Dari kode hukum Lex Romana yang mengatur peradilan modern, hingga taksonomi Linnaeus yang mengorganisir alam, hingga prosa filosofis Cicero yang mendefinisikan etika politik, Latin terus berbicara kepada kita. Bahasa yang dulunya menyatukan sebuah kekaisaran yang luas kini berfungsi sebagai mata rantai yang menyatukan disiplin ilmu dan budaya di seluruh dunia. Ad astra per aspera.

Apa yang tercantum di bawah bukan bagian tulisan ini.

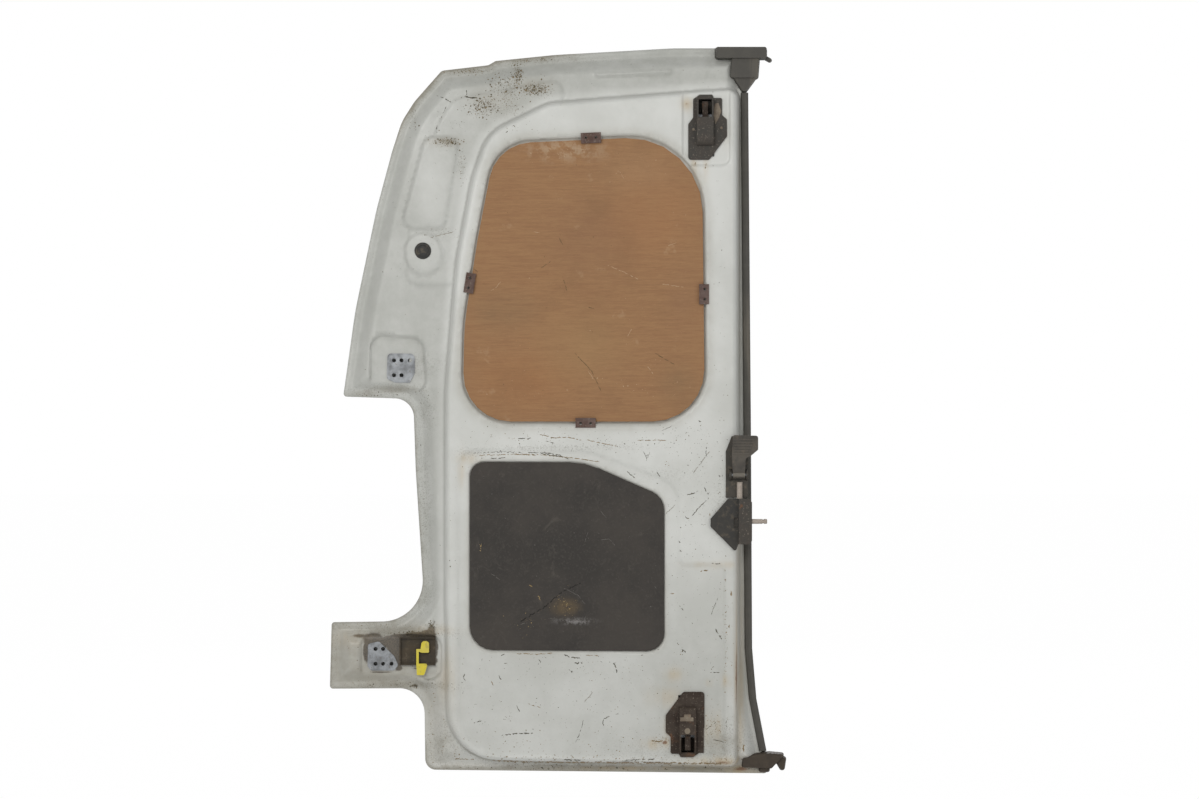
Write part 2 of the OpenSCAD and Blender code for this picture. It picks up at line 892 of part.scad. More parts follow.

Meskipun Latin telah bertransisi dari bahasa ibu ke bahasa sarjana, kekuatannya untuk merumuskan ide-ide dengan kejelasan yang tak tertandingi memastikan bahwa ia akan tetap menjadi subjek studi yang penting dan relevan. Warisan Latin adalah jaminan bahwa kata-kata memiliki kekuasaan abadi, mampu melampaui kehancuran kekaisaran dan membentuk dunia baru yang berulang kali muncul dari abu sejarah.
Kehadirannya yang abadi mengingatkan kita bahwa peradaban modern kita dibangun di atas fondasi yang lebih tua dan lebih dalam. Latin adalah suara dari masa lalu yang terus membentuk masa depan kita.